Grayscale images work fine for motion detection, but we are using color for greater sensitivity and for compatibility with other vision functions used in combination with the motion detection.
With RGB you are subtracting red from red, green from green, and blue from blue. With raw you are missing two colors at every pixel location, so how can it work? It works for detecting changes in the scene because the camera is in a fixed position, so the color filter array (CFA) is in a fixed alignment with the scene. Though the colors are spatially distinct, there is still detection happening at each pixel. Objects that move will be detected by the raw format the same as the RGB.
But not exactly. For example a scene with very little red in it will not detect objects at the red CFA locations with as much sensitivity as the other CFA locations.

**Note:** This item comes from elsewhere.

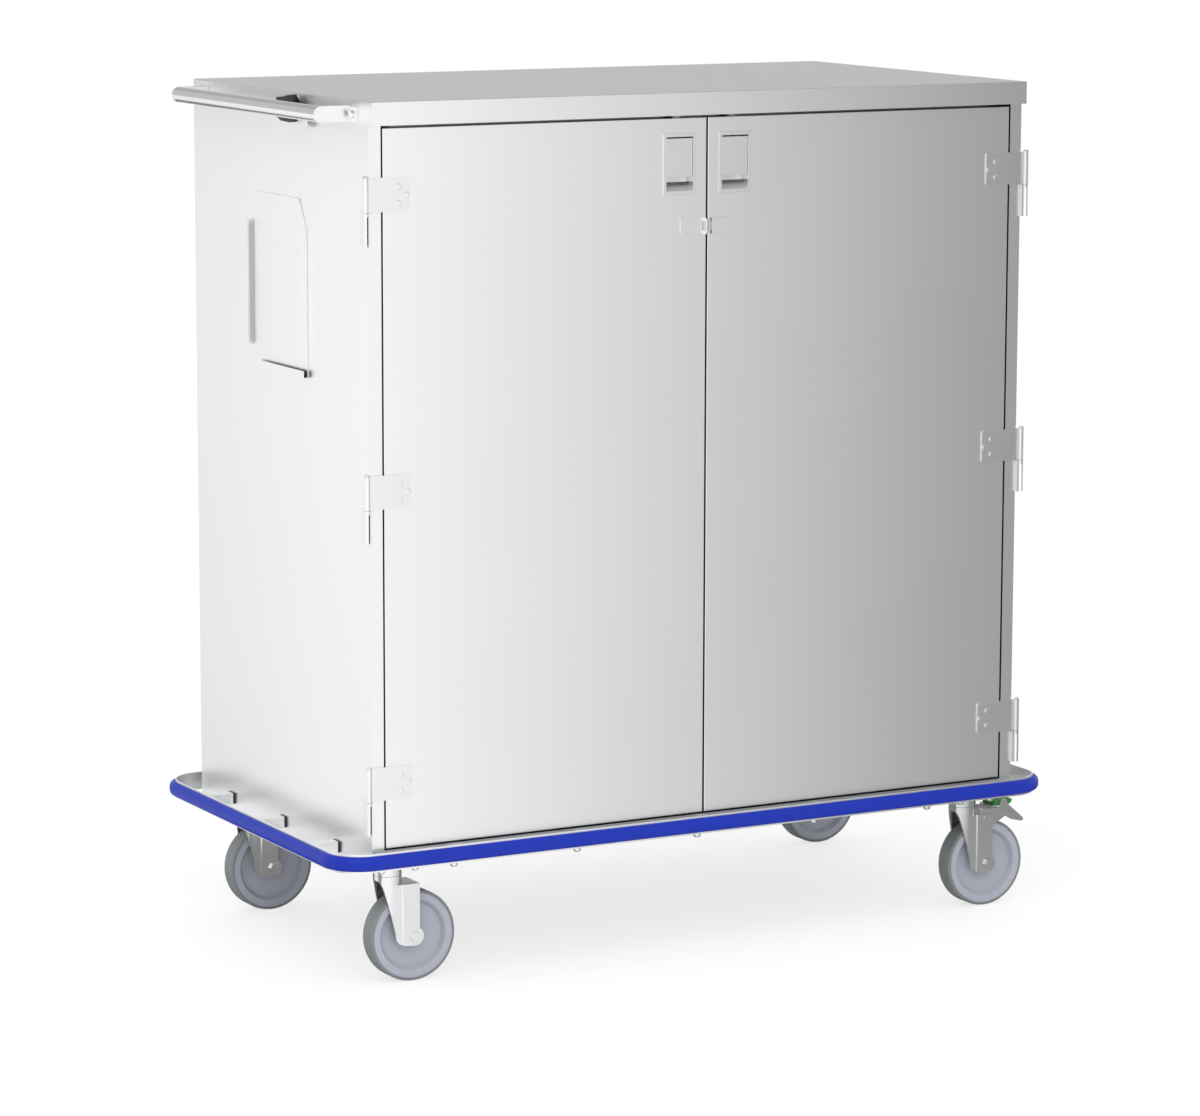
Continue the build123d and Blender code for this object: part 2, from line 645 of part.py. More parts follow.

The detected region will have holes for every red location. To fill in the holes, you can filter the detection result by spreading motion pixels from neighboring locations. If the green to the left shows motion, then define the red location to its right as a motion pixel also.
That works for filtering the results horizontally. What about vertically? For example if the blue CFA locations show motion, but not the red and green, you’ll get a horizontally striped result. Filtering vertically is unfortunately a bit more demanding on resources. You have to save the current image line motion result in a line buffer so you can access the motion result for the pixel above the pixel you are filtering. Fortunately you only need to save one bit to indicate a pixel that changed due to motion.
RGB pros: full color detection at each pixel location
RGB cons: lower sensitivity*, three subtractions for each pixel
Raw pros: 8 bit sensitivity, one subtraction per pixel
Raw cons: partial color, requires filtering
* RGB565 sensitivity is arguably greater than 5 or 6 bits when you take into account the combined measurements of red, green, and blue.
Which format you choose depends on how much memory is available for the background frame buffer, what data rate the vision input can handle, and how much sensitivity the application needs, compared to the added filtering required for raw.